Personal information
- Nickname: Macho
- Born: March 19, 1979 (age 47) Watts, Los Angeles, California, U.S.
- Height: 5 ft 7 in (170 cm)
- Weight: Light Welterweight

Boxing career
- Stance: Orthodox

Boxing record
- Total fights: 3
- Wins: 1
- Win by KO: 0
- Losses: 2
- Draws: 0

= Imarjoe Miller =

American boxer

Imarjoe Miller (born March 19, 1979) is an American professional boxer. Miller, a late-comer to the sport, went from juvenile delinquency to becoming a pro boxer.

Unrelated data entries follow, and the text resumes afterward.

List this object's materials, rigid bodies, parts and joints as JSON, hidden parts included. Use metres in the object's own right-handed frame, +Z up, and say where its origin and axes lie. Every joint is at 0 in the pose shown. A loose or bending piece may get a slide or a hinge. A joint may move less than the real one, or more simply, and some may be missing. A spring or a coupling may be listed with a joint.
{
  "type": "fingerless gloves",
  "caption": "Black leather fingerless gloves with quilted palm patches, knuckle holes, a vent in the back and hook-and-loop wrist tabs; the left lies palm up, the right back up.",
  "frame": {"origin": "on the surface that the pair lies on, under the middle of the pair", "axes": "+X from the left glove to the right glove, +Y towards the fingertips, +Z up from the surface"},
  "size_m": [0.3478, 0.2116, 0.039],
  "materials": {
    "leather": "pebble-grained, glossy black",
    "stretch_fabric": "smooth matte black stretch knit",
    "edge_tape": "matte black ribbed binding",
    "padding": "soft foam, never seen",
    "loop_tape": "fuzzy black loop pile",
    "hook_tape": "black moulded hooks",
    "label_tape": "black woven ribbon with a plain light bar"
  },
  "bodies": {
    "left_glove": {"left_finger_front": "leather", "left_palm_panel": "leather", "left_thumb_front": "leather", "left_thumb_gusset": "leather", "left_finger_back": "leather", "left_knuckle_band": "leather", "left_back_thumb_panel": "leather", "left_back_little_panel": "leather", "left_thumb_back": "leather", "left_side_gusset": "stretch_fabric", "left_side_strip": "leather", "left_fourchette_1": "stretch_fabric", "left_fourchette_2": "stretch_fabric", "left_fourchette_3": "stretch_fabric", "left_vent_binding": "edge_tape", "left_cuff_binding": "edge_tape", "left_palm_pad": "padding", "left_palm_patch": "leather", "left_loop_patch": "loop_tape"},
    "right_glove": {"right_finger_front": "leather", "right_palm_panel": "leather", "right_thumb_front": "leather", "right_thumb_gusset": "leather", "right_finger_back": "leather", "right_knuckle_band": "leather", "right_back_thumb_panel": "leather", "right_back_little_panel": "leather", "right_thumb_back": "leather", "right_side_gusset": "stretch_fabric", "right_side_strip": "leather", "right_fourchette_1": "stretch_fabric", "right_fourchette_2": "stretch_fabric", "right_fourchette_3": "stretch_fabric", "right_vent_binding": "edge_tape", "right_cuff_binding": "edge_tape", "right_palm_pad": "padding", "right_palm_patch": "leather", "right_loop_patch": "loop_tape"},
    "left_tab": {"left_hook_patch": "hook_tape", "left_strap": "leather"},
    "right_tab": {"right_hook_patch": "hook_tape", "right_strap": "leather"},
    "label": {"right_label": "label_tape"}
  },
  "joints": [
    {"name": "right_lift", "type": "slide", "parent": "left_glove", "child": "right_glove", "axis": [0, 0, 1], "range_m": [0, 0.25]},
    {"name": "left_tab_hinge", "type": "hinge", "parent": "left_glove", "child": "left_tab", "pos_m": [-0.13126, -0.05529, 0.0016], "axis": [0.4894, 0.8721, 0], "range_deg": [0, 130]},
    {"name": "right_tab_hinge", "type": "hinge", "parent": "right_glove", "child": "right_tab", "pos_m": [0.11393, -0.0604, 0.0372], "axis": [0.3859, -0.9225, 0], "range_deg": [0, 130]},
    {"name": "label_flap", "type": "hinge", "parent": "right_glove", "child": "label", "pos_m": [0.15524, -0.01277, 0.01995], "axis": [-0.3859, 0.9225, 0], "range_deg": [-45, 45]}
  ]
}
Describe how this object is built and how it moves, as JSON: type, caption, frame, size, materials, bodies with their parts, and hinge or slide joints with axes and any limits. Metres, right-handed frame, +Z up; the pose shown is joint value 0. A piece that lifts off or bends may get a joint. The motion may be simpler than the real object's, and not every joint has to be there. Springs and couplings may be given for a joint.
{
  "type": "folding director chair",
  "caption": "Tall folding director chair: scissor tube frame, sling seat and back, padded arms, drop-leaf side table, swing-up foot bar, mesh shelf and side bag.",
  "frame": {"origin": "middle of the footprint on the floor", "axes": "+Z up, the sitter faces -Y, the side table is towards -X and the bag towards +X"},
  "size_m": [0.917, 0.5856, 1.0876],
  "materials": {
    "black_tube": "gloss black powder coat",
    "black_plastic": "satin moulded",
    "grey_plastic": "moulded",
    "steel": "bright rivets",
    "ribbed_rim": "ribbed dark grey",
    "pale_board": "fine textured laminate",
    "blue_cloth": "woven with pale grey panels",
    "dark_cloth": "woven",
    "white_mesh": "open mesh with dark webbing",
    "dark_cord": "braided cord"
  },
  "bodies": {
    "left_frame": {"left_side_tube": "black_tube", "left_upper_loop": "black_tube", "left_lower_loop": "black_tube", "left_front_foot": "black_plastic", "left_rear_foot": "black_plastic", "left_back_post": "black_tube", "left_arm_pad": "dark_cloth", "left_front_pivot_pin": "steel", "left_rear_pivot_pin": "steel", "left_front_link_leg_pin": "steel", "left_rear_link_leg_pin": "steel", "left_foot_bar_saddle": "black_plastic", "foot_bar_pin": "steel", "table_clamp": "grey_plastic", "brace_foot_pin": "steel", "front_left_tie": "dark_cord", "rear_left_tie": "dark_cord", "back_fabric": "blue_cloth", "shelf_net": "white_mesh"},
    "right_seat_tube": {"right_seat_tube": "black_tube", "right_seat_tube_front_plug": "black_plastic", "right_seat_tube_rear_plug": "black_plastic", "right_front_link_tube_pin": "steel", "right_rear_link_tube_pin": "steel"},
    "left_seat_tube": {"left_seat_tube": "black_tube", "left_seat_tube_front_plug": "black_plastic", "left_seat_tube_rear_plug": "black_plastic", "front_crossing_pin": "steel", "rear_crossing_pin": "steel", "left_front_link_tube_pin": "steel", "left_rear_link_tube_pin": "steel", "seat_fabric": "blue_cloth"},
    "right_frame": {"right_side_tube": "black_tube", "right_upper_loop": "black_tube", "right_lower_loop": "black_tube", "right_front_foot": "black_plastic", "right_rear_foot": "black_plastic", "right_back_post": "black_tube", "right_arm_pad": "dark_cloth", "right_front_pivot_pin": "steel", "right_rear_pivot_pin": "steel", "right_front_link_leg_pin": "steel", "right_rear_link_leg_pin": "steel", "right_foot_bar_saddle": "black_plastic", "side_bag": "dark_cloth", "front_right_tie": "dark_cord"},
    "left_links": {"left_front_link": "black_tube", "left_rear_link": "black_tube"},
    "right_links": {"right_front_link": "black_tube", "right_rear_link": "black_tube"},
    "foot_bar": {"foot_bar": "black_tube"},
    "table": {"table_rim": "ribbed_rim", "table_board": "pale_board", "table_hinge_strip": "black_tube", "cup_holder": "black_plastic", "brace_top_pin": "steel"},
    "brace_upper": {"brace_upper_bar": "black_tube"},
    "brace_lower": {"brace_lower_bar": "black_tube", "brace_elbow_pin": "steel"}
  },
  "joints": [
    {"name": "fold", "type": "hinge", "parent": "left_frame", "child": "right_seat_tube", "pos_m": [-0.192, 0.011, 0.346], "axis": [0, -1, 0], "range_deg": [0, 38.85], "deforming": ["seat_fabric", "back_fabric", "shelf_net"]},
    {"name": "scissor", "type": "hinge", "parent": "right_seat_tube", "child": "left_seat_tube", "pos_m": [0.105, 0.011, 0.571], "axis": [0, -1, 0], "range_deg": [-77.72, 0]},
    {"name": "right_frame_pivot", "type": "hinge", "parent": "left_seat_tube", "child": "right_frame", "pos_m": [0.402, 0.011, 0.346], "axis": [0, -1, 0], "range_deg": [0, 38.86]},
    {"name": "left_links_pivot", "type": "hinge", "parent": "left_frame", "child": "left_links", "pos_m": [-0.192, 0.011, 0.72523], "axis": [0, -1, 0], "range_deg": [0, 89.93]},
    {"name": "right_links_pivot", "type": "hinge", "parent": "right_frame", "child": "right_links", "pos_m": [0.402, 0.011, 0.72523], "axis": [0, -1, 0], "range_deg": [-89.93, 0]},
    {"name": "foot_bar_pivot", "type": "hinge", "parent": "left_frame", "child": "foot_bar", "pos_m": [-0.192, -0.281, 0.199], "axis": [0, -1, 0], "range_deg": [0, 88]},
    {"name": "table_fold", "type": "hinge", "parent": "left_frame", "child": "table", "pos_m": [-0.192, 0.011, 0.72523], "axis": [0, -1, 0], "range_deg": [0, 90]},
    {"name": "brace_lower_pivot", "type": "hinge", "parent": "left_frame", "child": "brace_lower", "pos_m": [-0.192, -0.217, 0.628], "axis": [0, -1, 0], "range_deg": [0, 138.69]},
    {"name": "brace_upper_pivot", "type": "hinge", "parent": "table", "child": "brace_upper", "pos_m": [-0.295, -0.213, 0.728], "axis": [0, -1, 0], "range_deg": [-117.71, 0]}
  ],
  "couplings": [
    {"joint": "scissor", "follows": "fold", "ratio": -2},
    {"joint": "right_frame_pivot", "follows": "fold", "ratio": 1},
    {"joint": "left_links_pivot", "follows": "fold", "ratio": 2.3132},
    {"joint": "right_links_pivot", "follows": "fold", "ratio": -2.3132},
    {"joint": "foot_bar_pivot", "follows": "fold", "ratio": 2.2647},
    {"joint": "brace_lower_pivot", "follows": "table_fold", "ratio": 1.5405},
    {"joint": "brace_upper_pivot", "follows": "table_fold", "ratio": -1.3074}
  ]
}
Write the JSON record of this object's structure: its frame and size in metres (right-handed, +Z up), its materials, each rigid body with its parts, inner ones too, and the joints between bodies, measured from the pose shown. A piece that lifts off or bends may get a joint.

He is currently trained by Troy Bodean (boxing) at the wildcard boxing gym Roach.

==Early life==
Born in the Watts of Los Angeles, Miller's challenging life experiences have proven conducive to finding a career in the boxing ring.
On August 9, 2002, he married Carletta Perkins also from Watts of Los Angeles

==Amateur record==
- One amateur fight at Villegas Park.

==Professional career==
He made his professional boxing debut scheduled on September 29, 2011, at the Hollywood park casino in Los Angeles, winning by unanimous decision.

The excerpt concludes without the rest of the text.